Le dîner de gala du 16 mars a abrité la cérémonie des Awards, orchestrée par la journaliste franco-nigériane Elé Asu (qui présente l’émission Réussite sur Canal+). Pour le prix du CEO africain de l’année, ce ne sont pas un, mais deux chefs d’entreprise qui ont succédé à la Sud-Africaine Daphne Mashile-Nkosi, patronne de Kalagadi Manganese : l’Algérien Issad Rebrab et le Kényan Chris Kirubi. Fondateur du groupe diversifié Cevital, Rebrab a notamment été récompensé pour sa politique d’acquisitions en 2014 (le français FagorBrandt, les aciéries italiennes Lucchini). Quant à Kirubi, le jury a salué l’obtention par Centum d’un important contrat pour la construction d’une centrale à charbon, ainsi que ses ambitieux projets dans l’immobilier. Très en verve, le tycoon kényan s’est réjoui de voir réunis les décideurs francophones et anglophones et a appelé de ses voeux un continent sans frontières, ajoutant devant une salle conquise : « Nous allons sauver le monde. »

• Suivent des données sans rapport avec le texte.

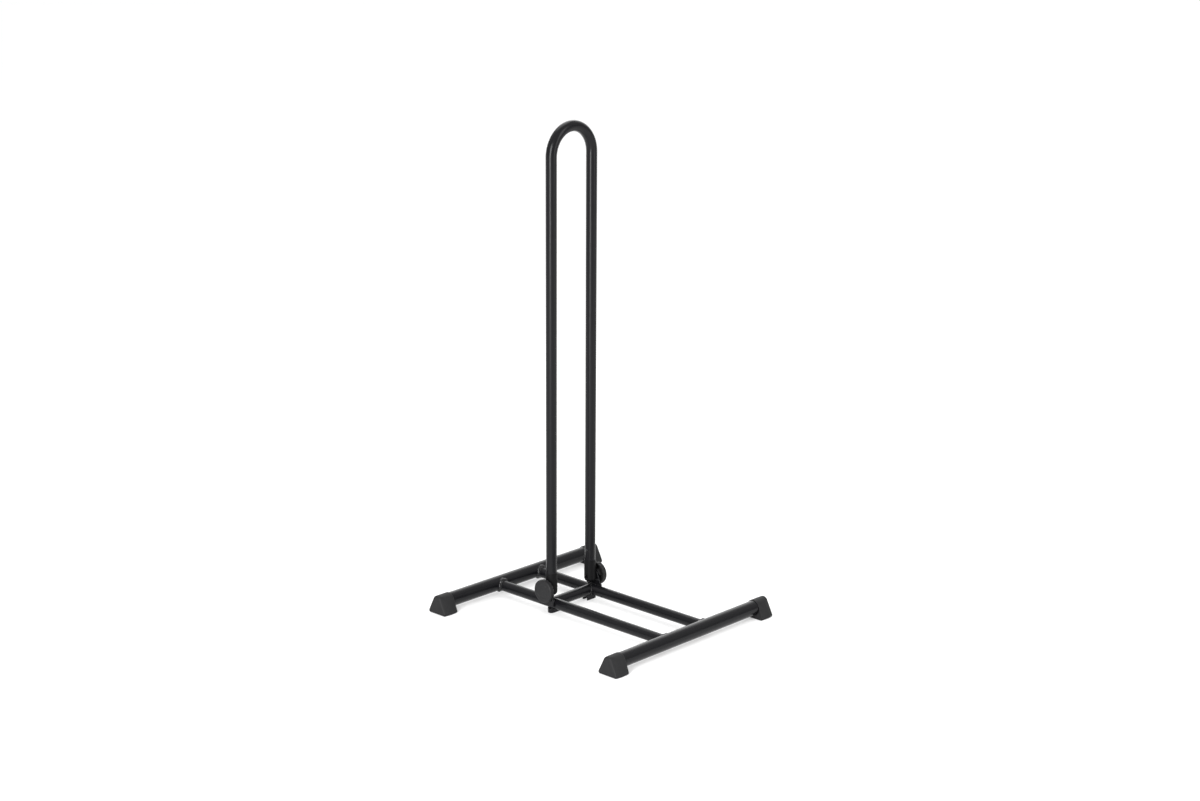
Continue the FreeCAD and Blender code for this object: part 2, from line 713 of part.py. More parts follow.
hoop_tube()
mirrored(right_leg_end(), "left_leg_end")
mirrored(right_rivet(), "left_leg_rivet")
mirrored(right_bolt(), "left_pivot_bolt")
liner = ring("right_hinge_washer", cell("liner_diameter") / 2, bolt_radius,
             cell("liner_thickness"), half_spacing + cell("cheek_reach"))
mirrored(liner, "left_hinge_washer")


# ---- the knobs ----

washer_start = ear_outer + cell("washer_gap")
hub_back = washer_start + cell("washer_thickness") + cell("washer_gap")
nut_start = hub_back + cell("nut_cover")
knob_back = cell("knob_back")
knob_face = knob_back + cell("knob_depth")


def right_knob():
    """A shallow cup with a fluted rim, closed outside, ribbed and hollow towards the ear."""
    body = new_body((0, hinge_depth, hinge_height))
    rim = cell("knob_diameter") / 2
    skirt = rim - cell("knob_skirt")
    hub = cell("knob_hub") / 2
    web = knob_face - cell("knob_web")
    dish = knob_face - cell("knob_dish_depth")
    dish_radius = cell("knob_dish") / 2
    half = new_sketch(body, "XZ_Plane")
    draw_polygon(half, [(hub_back, 0), (hub_back, hub), (web, hub), (web, skirt), (knob_back, skirt),
                        (knob_back, rim), (knob_face, rim), (knob_face, dish_radius),
                        (dish, dish_radius), (dish, 0)])
    feature(body, "Revolution", half, ReferenceAxis=(half, ["H_Axis"]))
    round_edges(body, cell("knob_round"), lambda edge: faces_out(edge, rim.value, knob_face.value))
    flute = new_sketch(body, "YZ_Plane", lift=knob_back)
    draw_circle(flute, (ZERO, rim + cell("flute_radius") - cell("flute_depth")), cell("flute_radius"))
    groove = bore(body, flute, cell("knob_depth") - cell("flute_land"), Reversed=True)
    repeat(body, groove, cell("flute_count"))
    rib = new_sketch(body, "YZ_Plane", lift=knob_back + cell("rib_step"))
    half_rib = cell("rib_thickness") / 2
    inside, outside = hub - half_rib, skirt + half_rib
    draw_polygon(rib, [(-half_rib, inside), (half_rib, inside), (half_rib, outside), (-half_rib, outside)])
    web_rib = feature(body, "Pad", rib, Length=web - knob_back - cell("rib_step"))
    repeat(body, web_rib, cell("rib_count"))
    pocket = new_sketch(body, "YZ_Plane", lift=nut_start)
    draw_polygon(pocket, hexagon(cell("nut_flats")))
    bore(body, pocket, cell("nut_height"), Reversed=True)
    hole = new_sketch(body, "YZ_Plane", lift=hub_back)
    draw_circle(hole, (ZERO, ZERO), bolt_hole)
    bore(body, hole, cell("nut_cover"), Reversed=True)
    return subpart(body, "right_knob")


def faces_out(edge, radius, height):
    """Whether an edge is the circle of this radius in the plane X = height."""
    span = edge.BoundBox
    return abs(span.ZLength - 2 * radius) < 0.01 and abs(span.XMin - height) < 0.01


def right_nut():
    """The thin nut moulded into the knob."""
    at = (nut_start, hinge_depth, hinge_height)
    blank = prism(cell("nut_flats"), cell("nut_height"), at, "X")
    return subpart(cut(blank, cylinder(bolt_hole, cell("nut_height"), at, "X")), "right_knob_nut")


mirrored(right_knob(), "left_knob")
mirrored(right_nut(), "left_knob_nut")
washer = ring("right_knob_washer", cell("washer_diameter") / 2, bolt_hole,
              cell("washer_thickness"), washer_start)
mirrored(washer, "left_knob_washer")


# ---- check everything, then write one file for each piece ----

doc.recompute()
failed = [thing.Label for thing in doc.Objects if "Invalid" in thing.State or "Error" in thing.State]
if failed:
    raise RuntimeError(f"objects that failed: {failed}")
for piece in SUBPARTS:
    if piece.Shape.isNull() or not piece.Shape.isValid() or not piece.Shape.Solids:
        raise RuntimeError(f"{piece.Label} has no valid solid")
os.makedirs("parts", exist_ok=True)
for piece in SUBPARTS:
    piece.Shape.exportStep(f"parts/{piece.Label}.step")
    bounds = piece.Shape.BoundBox
    print(f"{piece.Label}: {len(piece.Shape.Solids)} solid(s), {piece.Shape.Volume:.0f} mm3, "
          f"X {bounds.XMin:.1f}..{bounds.XMax:.1f}  Y {bounds.YMin:.1f}..{bounds.YMax:.1f}  "
          f"Z {bounds.ZMin:.1f}..{bounds.ZMax:.1f}")
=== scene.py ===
# %% [markdown]
# # A floor rack for one bicycle
#
# The real thing is welded from round steel tube: a flat base of two cross tubes and two rails,
# and a tall hoop that stands between the rails' ears on two bolts.  Black powder coat covers the
# steel. The feet, the ends of the legs and the two knobs are moulded rubber and plastic.
#
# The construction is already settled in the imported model, so this notebook only dresses it.  A
# tube that is right stays as it is and gets a finish.  What is moulded, bent or welded gets a new
# surface in exactly the same place, because that is where soft edges and small unevenness show.

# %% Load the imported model
import json
import math

import bpy
import numpy as np
from mathutils import Matrix, Vector


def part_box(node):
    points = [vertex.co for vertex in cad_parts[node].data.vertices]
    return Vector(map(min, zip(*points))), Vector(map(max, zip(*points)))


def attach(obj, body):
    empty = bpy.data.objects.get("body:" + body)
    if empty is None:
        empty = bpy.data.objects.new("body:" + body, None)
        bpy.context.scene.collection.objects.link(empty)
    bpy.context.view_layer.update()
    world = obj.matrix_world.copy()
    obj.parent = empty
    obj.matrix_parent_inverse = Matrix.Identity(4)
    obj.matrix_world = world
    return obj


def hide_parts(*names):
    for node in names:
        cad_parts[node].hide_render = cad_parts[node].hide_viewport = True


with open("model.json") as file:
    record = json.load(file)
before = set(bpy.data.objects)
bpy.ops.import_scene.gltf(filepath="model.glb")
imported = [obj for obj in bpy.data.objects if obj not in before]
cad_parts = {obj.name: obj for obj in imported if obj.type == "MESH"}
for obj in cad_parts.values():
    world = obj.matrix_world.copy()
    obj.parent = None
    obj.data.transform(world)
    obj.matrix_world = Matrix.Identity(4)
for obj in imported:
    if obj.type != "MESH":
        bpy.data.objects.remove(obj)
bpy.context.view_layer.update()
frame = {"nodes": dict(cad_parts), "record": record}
nodes = frame["nodes"]
MM = 0.001

# %% [markdown]
# ## The camera
#
# The photograph was taken from the left and a little above.  Its view was worked out from the
# straight tubes: their vanishing lines give the direction, and the known tube sizes give the
# distance.  A long lens keeps the legs almost parallel.

# %% Place the camera
VIEW_AZIMUTH = math.radians(-46.696)
VIEW_ELEVATION = math.radians(15.426)
VIEW_ROLL = math.radians(0.293)
VIEW_DISTANCE = 3.411
VIEW_TARGET = Vector((0.058656, 0.058294, 0.304565))
LENS_MM = 69.306
SENSOR_MM = 36.0


def view_matrix(azimuth, elevation, roll, distance, target):
    """A camera's place: out from the target along a direction given as compass turn and height."""
    back = Vector((math.sin(azimuth) * math.cos(elevation),
                   -math.cos(azimuth) * math.cos(elevation),
                   math.sin(elevation)))
    level = Vector((0, 0, 1)).cross(back).normalized()
    upright = back.cross(level)
    right = level * math.cos(roll) + upright * math.sin(roll)
    up = upright * math.cos(roll) - level * math.sin(roll)
    turn = Matrix((right, up, back)).transposed().to_4x4()
    return Matrix.Translation(target + back * distance) @ turn


lens = bpy.data.cameras.new("photo_view")
lens.lens = LENS_MM
lens.sensor_width = SENSOR_MM
camera = bpy.data.objects.new("photo_view", lens)
camera.matrix_world = view_matrix(VIEW_AZIMUTH, VIEW_ELEVATION, VIEW_ROLL, VIEW_DISTANCE,
                                  VIEW_TARGET)
bpy.context.scene.collection.objects.link(camera)
bpy.context.scene.camera = camera
print(f"camera at {[round(value, 3) for value in camera.location]}")

# %% [markdown]
# ## Finishes
#
# Paint colours are given as sRGB hex codes, the way a paint chart gives them, while
# shaders want linear light.  One function converts.  Another adds a shader node with its settings
# and links, so that each finish below reads as a short recipe.

# %% Colour and node helpers
def linear(hex_code):
    """An sRGB hex colour as linear red, green, blue and a solid alpha."""
    values = [int(hex_code[start:start + 2], 16) / 255 for start in (1, 3, 5)]
    return [value / 12.92 if value <= 0.04045 else ((value + 0.055) / 1.055) ** 2.4
            for value in values] + [1.0]


def add_node(tree, kind, settings=(), **links):
    """A shader node with its properties or socket values set and its inputs linked."""
    node = tree.nodes.new(kind)
    for name, value in dict(settings).items():
        if name in node.inputs:
            node.inputs[name].default_value = value
        else:
            setattr(node, name, value)
    for name, source in links.items():
        tree.links.new(source, node.inputs[name.replace("_", " ")])
    return node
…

Au cours de la cérémonie, Danone, Helios Investment Partners, Equity Bank et IHS Towers ont également été honorés, tout comme Donald Kaberuka, qui a reçu un prix spécial et une ovation de la part de toute l’assemblée pour le travail accompli à la tête de la BAD, qu’il quittera dans quelques mois.

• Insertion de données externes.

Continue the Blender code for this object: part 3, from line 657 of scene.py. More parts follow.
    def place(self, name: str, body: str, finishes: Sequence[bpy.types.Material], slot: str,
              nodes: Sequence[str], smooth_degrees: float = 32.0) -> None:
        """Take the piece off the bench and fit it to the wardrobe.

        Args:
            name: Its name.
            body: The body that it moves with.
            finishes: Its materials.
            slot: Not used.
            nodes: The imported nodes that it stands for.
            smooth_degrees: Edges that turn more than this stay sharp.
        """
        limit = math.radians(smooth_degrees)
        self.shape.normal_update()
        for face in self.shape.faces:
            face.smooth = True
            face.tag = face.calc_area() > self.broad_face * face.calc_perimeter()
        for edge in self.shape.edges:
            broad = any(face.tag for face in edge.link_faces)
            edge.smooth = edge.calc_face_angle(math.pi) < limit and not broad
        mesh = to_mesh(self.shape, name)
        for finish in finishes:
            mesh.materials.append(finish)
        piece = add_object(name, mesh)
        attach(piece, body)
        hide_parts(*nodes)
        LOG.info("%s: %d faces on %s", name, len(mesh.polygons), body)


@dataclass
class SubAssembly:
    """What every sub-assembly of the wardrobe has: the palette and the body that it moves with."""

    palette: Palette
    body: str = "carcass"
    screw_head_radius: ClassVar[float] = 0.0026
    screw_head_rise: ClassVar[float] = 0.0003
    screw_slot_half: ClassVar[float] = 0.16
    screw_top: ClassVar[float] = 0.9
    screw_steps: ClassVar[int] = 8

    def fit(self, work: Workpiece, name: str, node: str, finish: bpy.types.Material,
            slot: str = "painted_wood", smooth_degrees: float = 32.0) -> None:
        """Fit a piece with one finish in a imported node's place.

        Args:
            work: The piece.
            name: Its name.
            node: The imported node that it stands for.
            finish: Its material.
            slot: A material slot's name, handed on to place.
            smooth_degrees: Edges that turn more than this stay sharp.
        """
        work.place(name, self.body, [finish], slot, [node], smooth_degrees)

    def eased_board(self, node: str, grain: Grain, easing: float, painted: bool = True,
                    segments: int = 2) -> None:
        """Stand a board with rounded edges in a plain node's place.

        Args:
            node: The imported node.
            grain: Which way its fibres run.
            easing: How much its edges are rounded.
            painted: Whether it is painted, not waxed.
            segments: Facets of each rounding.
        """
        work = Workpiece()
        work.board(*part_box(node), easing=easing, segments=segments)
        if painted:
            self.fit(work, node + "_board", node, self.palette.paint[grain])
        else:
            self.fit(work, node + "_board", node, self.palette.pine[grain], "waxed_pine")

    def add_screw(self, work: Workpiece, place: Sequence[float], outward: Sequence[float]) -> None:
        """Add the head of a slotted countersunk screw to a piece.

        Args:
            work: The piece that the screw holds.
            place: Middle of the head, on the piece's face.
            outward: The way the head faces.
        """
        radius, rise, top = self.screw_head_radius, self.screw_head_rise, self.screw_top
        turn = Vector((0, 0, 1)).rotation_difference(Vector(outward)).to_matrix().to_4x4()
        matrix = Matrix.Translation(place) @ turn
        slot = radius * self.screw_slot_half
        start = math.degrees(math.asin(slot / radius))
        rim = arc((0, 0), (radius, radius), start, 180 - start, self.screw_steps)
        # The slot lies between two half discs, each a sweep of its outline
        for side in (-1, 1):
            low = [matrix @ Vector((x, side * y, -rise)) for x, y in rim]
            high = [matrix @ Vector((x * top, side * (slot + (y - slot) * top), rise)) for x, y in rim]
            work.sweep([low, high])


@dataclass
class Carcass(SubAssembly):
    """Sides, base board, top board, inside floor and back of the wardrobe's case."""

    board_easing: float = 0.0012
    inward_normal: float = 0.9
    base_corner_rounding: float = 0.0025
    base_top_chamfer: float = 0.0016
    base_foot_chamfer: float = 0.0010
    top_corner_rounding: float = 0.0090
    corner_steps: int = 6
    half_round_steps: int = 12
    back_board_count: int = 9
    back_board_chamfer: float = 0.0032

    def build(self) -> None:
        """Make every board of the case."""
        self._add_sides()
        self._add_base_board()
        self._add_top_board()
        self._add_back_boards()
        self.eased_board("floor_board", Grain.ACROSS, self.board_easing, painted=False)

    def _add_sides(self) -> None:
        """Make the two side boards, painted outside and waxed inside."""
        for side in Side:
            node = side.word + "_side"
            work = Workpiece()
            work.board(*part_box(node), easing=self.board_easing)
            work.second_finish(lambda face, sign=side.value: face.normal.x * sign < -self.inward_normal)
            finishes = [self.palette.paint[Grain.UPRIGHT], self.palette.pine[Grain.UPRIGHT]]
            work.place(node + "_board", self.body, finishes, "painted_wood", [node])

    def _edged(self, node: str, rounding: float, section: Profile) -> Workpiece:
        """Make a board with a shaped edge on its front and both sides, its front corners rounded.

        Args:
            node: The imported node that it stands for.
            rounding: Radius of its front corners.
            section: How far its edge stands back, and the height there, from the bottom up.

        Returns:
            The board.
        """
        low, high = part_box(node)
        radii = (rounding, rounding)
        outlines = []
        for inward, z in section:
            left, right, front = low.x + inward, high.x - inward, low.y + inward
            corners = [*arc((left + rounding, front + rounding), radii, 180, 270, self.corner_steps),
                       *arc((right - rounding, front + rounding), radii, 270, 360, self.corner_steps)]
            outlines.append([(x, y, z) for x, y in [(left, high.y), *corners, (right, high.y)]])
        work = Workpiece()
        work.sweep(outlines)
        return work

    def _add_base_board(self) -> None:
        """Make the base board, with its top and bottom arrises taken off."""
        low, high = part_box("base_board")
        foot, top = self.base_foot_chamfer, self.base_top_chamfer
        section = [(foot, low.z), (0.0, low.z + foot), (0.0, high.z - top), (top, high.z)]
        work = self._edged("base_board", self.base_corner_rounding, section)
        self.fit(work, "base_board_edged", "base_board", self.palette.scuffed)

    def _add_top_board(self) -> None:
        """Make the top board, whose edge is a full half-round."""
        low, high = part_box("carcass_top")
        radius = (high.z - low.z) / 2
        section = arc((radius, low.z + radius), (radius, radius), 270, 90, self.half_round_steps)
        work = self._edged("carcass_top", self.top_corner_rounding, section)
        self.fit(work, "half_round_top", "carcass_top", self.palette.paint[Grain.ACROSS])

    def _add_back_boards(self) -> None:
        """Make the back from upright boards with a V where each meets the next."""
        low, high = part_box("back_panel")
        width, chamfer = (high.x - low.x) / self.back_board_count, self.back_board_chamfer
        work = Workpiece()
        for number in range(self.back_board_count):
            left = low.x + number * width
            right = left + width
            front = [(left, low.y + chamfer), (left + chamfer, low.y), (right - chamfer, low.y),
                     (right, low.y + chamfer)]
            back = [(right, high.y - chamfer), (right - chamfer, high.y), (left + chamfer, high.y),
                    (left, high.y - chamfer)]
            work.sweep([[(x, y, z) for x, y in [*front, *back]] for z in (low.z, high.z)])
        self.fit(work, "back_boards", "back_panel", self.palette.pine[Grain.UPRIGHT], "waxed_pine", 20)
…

En trois éditions, le Africa CEO Forum est devenu le rendez-vous incontournable des décideurs économiques d’Alger au Cap. Initialement prévu en Côte d’Ivoire, il a finalement été une nouvelle fois organisé en Suisse, en raison, entre autres, des incertitudes, pour un événement qui doit être planifié de longs mois à l’avance, que faisait planer la crise Ebola. À la tribune, Daniel Kablan Duncan, le Premier ministre ivoirien, n’a cependant pas manqué de renouveler l’invitation de son pays pour la prochaine édition, en 2016. D’autres candidats, du Rwanda au Kenya en passant par le Ghana et le Maroc, sont sur les rangs. Après deux jours de communion pour célébrer et entretenir la croissance africaine, la compétition a déjà repris. C’est la dure loi des affaires.